Jerry Friedman said,
June 27, 2016 @ 12:02 pm
No one has addressed the pragmatic (if I have the right word this time) question of what "Texas loves me" means. I'd say it means the large majority of Texans, probably over 2/3, love him. I don't see any evidence of that, but maybe Trump thinks he has some.
[(myl) The "larger domain model" is right here.]
JPL said,
June 27, 2016 @ 11:25 pm
Journalists don't seem to know how to have a normal conversation with their interviewees. Good question to start with, but as usual the fellow didn't listen to the answer. He should have then asked Trump, "So, presuming that Texans will still love you if the Democrats win the election, will that still prevent them from wanting to secede if the Democrats do win, or will they want to go ahead and have their independence?" He could then follow up with perhaps, "Obviously you think that Texans, since they love you, know they should do what you think is best, and they know you think it's not good for them to secede, but do you think they SHOULD secede if the Democrats win? After all, the Democrats will do nothing to stop the tremendous flow of immigrants from Michigan fleeing the death of the auto industry, and those Michiganders probably like Motown instead of country music and they talk funny. Don't Texans have to protect their borders? They have to have a country."
Then Trump would say, "Hey, whaddaya mean? The Democrats are not gonna win. I'm already President. I'm building a wall. And now that you mention it, I'm building a wall along Texas's northern border, and I'm making Michigan pay for it!"

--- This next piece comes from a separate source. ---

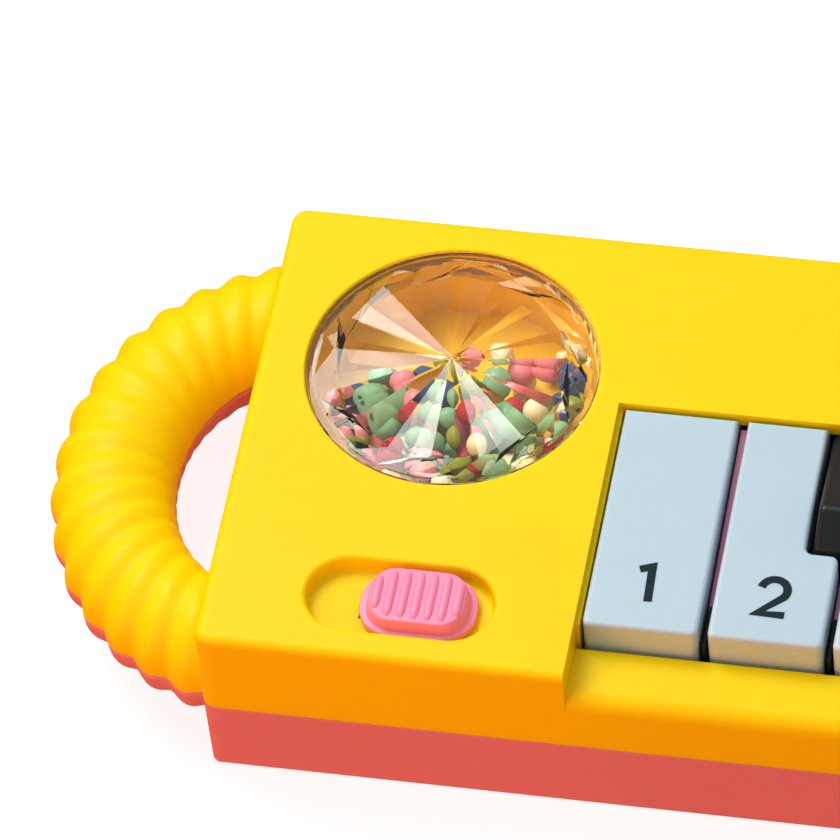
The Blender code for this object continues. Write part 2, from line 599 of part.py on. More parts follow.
def wiring(red, grey):
    wire("battery_lead", [(x * MM, y * MM, z * MM) for x, y, z in (
        (79.9, 30, 9), (72, 29, 7), (60, 25, 6), (50, 22, 8), (43, 18, 11), (38, 15, 13), (36, 14, 14.2))], red)
    wire("speaker_lead", [(x * MM, y * MM, z * MM) for x, y, z in (
        (179, 39, 14), (174, 34, 11), (170, 26, 10), (168, 18, 10.5), (165.2, 13.5, 11.8))], red)
    side = [(41, 14.3), (44.2, 14.3), (44.8, 10.1), (48.5, 10.1), (48.5, 10.7), (45.4, 10.7),
            (44.8, 14.9), (41, 14.9)]

    def add(mesh):
        ends = [[mesh.verts.new(at(x * MM, y, z * MM)) for x, z in side] for y in (10 * MM, 15.6 * MM)]
        for i in range(len(side)):
            j = (i + 1) % len(side)
            mesh.faces.new((ends[0][i], ends[0][j], ends[1][j], ends[1][i]))
        mesh.faces.new(ends[0])
        mesh.faces.new(ends[1])
    make("board_ribbon", add, grey)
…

A lot of Trump's pronouncements indicate that he assumes, because he believes, that he is already President, and not only President, but an absolute dictator who needs to hit back at all those losers who hate him. I always remember a BBC Africa Service interview with Ugandan dictator Milton Obote shortly before he was removed in a popularly supported coup and went into exile, where Obote insisted, "I am the most popular man in Uganda!", in a tone that said to the interviewer that if he didn't believe that, he could have him arrested right here.